Cleary on Super 14
One of Britain’s top rugby writers, Mike Cleary, shares his thoughts on the new ELV’s:
“When you want a miserable bugger, you can’t find one anywhere. According to my highly reliable sources in Bath on Saturday, there was not a whingeing, whining, grumpy soul to be found in and around the Recreation Ground. Well, apart from those Bath fans so wrapped up in their own misery at seeing their side’s first home defeat in many moons that they couldn’t recognise the bigger picture.
Wasps’ 42-34 victory over Bath was not just a newsworthy return to form for the European champions. That, too, was of significance only to the partisan. What should engage us all is the fact that this was a game to rank alongside the finest that have been produced in the Premiership. For its sweep, its majesty, its crunching competitiveness, its dramatic shifts of narrative, its ambition, its technical accomplishments and its sheer exuberance.
And if the set of laws in place at the Rec were good enough to produce Saturday’s tour de force, why are we going to such lengths to think about changing them? Barmy.

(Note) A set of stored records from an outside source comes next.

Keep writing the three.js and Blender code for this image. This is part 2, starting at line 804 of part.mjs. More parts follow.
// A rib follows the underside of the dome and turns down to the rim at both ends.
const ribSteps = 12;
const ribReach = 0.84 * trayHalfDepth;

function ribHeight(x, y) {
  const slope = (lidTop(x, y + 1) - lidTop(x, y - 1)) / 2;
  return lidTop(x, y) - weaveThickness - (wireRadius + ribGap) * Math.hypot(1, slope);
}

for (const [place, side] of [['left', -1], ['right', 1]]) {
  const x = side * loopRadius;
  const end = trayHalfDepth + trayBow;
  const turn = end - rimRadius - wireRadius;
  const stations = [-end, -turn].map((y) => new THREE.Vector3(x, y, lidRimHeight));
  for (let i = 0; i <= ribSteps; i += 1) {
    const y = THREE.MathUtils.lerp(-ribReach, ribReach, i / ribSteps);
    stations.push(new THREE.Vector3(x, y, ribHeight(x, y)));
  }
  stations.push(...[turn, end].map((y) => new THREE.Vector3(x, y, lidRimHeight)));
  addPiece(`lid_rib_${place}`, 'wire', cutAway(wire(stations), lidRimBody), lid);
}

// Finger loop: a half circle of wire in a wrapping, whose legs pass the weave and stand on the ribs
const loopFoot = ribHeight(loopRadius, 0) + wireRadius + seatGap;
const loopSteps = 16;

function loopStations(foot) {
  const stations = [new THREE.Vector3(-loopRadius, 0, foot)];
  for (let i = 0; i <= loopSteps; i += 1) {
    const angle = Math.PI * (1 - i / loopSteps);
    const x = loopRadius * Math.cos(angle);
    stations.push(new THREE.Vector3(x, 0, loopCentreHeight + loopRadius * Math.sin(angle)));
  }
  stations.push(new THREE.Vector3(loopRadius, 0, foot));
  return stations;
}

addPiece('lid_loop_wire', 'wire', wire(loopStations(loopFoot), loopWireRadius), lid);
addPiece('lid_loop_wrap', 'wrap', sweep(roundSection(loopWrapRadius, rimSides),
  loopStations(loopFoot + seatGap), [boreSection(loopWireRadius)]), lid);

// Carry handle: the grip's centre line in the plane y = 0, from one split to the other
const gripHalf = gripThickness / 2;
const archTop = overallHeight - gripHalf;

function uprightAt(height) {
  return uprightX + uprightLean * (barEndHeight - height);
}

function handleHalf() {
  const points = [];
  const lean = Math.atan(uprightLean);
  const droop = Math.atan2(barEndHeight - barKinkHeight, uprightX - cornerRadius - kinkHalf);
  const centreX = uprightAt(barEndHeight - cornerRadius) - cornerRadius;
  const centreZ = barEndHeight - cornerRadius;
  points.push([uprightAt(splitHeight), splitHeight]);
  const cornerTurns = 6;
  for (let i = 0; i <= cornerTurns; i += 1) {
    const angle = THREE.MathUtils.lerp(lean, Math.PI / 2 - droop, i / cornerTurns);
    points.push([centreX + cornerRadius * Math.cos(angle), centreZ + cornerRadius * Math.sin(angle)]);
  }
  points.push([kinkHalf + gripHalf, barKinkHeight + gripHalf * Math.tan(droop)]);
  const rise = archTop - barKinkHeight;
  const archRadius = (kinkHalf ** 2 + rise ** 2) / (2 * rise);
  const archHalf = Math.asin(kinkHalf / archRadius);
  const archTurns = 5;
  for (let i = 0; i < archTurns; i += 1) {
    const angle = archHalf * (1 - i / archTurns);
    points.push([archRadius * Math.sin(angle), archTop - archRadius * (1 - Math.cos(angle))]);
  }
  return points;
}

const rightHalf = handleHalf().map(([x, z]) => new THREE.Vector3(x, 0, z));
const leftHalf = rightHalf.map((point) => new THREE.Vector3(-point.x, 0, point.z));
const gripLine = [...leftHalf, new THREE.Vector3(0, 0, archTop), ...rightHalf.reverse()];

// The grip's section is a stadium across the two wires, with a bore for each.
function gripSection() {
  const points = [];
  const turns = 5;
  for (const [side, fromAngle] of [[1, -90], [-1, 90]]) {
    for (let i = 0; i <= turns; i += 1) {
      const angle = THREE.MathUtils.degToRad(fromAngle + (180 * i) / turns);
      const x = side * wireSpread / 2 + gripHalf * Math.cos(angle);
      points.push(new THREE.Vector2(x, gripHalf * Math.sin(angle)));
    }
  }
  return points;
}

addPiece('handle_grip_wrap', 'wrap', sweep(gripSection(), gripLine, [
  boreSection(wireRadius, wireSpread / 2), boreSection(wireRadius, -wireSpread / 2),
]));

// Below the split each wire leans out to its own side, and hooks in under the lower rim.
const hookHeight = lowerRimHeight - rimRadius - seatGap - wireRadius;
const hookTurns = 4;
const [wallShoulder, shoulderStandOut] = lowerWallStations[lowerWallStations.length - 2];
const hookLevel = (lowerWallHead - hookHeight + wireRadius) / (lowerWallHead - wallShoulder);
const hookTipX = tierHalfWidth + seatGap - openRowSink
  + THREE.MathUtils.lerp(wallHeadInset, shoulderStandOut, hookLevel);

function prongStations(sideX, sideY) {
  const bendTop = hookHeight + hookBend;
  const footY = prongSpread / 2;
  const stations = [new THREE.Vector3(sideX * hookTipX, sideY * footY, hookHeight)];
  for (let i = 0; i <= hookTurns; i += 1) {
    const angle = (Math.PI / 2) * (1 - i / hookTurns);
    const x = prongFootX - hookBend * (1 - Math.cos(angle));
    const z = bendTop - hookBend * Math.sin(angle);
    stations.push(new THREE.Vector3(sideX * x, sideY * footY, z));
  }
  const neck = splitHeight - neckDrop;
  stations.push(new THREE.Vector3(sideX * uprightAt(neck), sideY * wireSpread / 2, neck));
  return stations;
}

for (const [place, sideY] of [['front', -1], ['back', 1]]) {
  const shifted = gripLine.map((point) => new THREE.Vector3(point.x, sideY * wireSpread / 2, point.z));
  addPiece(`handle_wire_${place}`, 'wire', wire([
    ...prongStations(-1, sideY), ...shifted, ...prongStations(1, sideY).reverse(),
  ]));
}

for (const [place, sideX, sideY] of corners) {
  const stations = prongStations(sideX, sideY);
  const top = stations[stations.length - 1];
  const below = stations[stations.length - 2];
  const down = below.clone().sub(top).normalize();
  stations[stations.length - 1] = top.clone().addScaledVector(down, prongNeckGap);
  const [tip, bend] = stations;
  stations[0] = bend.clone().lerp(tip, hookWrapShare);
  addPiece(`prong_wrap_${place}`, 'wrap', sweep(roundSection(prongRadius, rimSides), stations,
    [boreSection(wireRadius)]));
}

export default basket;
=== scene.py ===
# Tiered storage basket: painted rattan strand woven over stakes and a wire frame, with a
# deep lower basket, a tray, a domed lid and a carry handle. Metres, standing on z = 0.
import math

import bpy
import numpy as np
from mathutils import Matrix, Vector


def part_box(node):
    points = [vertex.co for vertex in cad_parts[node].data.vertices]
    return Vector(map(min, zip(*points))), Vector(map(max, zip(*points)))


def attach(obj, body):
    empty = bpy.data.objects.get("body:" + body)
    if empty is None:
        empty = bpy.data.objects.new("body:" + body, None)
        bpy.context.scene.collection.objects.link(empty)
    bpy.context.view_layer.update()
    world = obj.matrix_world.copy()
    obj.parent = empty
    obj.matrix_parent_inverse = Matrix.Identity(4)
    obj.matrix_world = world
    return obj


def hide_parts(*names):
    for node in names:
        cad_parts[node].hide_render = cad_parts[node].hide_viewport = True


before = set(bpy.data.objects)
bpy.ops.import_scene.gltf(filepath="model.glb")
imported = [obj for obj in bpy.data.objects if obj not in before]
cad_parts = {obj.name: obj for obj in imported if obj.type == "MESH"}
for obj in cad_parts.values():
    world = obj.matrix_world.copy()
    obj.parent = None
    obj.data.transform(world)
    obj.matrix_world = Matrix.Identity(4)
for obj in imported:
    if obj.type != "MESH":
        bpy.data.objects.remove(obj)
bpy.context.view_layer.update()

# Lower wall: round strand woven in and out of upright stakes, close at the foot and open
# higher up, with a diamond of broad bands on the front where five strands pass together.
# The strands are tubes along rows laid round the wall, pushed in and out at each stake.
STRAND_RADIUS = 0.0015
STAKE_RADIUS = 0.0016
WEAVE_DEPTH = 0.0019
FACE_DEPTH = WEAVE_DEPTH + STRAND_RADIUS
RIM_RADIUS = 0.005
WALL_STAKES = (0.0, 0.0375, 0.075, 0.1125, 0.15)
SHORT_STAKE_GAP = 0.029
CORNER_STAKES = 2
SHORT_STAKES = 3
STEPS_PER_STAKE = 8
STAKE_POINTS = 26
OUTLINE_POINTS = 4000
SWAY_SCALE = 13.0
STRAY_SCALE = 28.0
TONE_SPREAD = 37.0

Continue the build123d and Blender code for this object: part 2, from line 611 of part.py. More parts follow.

If rugby is still a game for all shapes and sizes, it is also a game of all shades and nuances. Some matches are wonderful. Some matches are rubbish. That’s one of the reasons people keep turning up. You never quite know what you’re going to get.
It seems to me, though, that one of the underlying reasons for the promotion of the experimental law variations, which came into use in Super 14 for the first time at the weekend, is that there is a drive from some quarters to make the sport more uniform.”